How to Upgrade Your Shower with Custom Glass Without a Full Bathroom Remodel
Quick Answer: You can replace an outdated shower door or framed enclosure with custom frameless glass without touching your tile, plumbing, or fixtures in most cases. A glass-only swap involves removing the existing enclosure, custom-fabricating new tempered panels to your opening dimensions, and installing with new hardware. The result is a near-new shower aesthetic at a fraction of a full bathroom renovation cost.

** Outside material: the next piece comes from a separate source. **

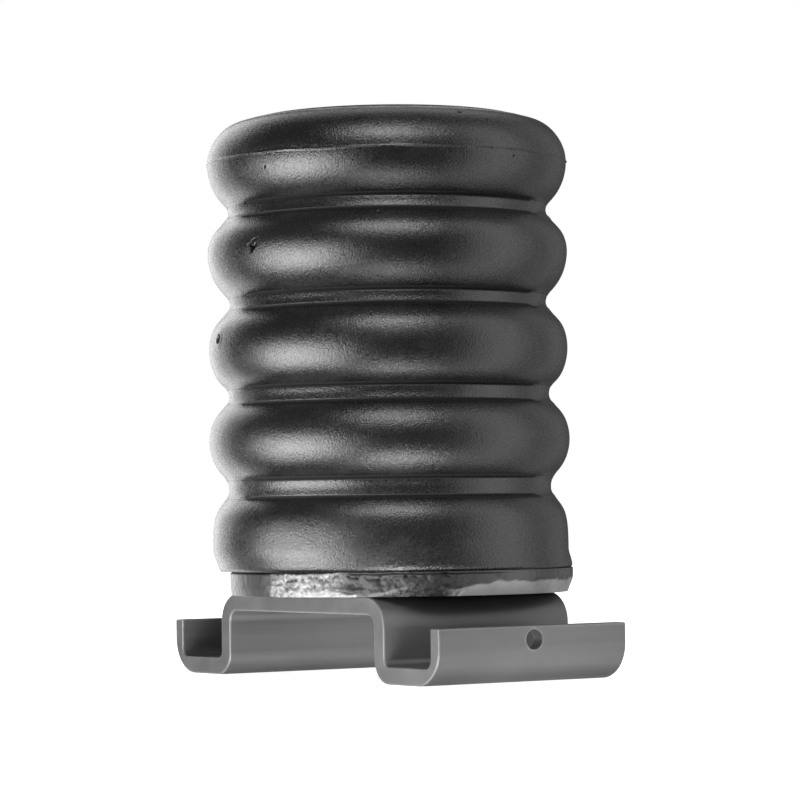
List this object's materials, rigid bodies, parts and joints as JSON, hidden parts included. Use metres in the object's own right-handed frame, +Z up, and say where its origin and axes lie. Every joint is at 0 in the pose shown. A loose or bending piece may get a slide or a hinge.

Why This Matters for Houston Homeowners Who Are Not Ready for a Full Renovation
Full bathroom renovations in Houston are not small undertakings. Costs for a master bath remodel regularly run forty thousand dollars and above when you factor in tile, plumbing, vanity, fixtures, and contractor coordination. Lead times stretch across months. The bathroom is out of commission for weeks. For many homeowners, the gap between “this bathroom needs attention” and “we are ready to gut the whole thing” is wide — and that gap is where a custom shower glass upgrade lives.
The shower enclosure is often the most visually dated element of an otherwise functional bathroom. Corroded aluminum frames, hazy sliding doors on bottom tracks, prefab units that came with the house in 1998 — these are the elements that make a bathroom feel old even when the tile is in good condition and the plumbing works fine. Replacing only the glass enclosure is a targeted intervention that produces an outsized visual improvement for a fraction of full renovation cost.
Renovation contractors know this opportunity well. A client who is not ready to commit to a full bathroom renovation budget often is ready to commit to a shower enclosure upgrade. It is a tangible upgrade with a clear before-and-after, a predictable cost, and a timeline measured in days rather than months.
What Changes in a Glass-Only Swap
Understanding exactly what is and is not included in a glass-only enclosure replacement helps set accurate expectations before the project begins.
What Gets Removed
- The existing shower door, frame, and any fixed glass panels
- The hardware: hinges, handles, towel bars mounted to the enclosure frame
- The bottom track if one exists (often the most satisfying removal in the project)
- The caulk and sealant at all contact points between the old enclosure and the tile or tub deck
What Stays
- The tile, grout, and wall substrate — provided they are in sound condition
- The shower valve, trim, and plumbing — a glass swap does not require moving any plumbing
- The shower pan or tub, whether tile, acrylic, or stone
- The bathroom fixtures outside the enclosure footprint — vanity, toilet, lighting
What Goes In
- Custom-fabricated tempered glass panels measured specifically for your opening
- New frameless hardware in the finish of your choice
- A door sweep that keeps water inside the enclosure
- Silicone sealant at all glass-to-tile and glass-to-floor contact points
The result is a shower that uses the same walls, the same floor, and the same plumbing — with a completely transformed enclosure. View completed examples in the Northwest Glass and Mirror project gallery to see what this transformation looks like in real Houston bathrooms.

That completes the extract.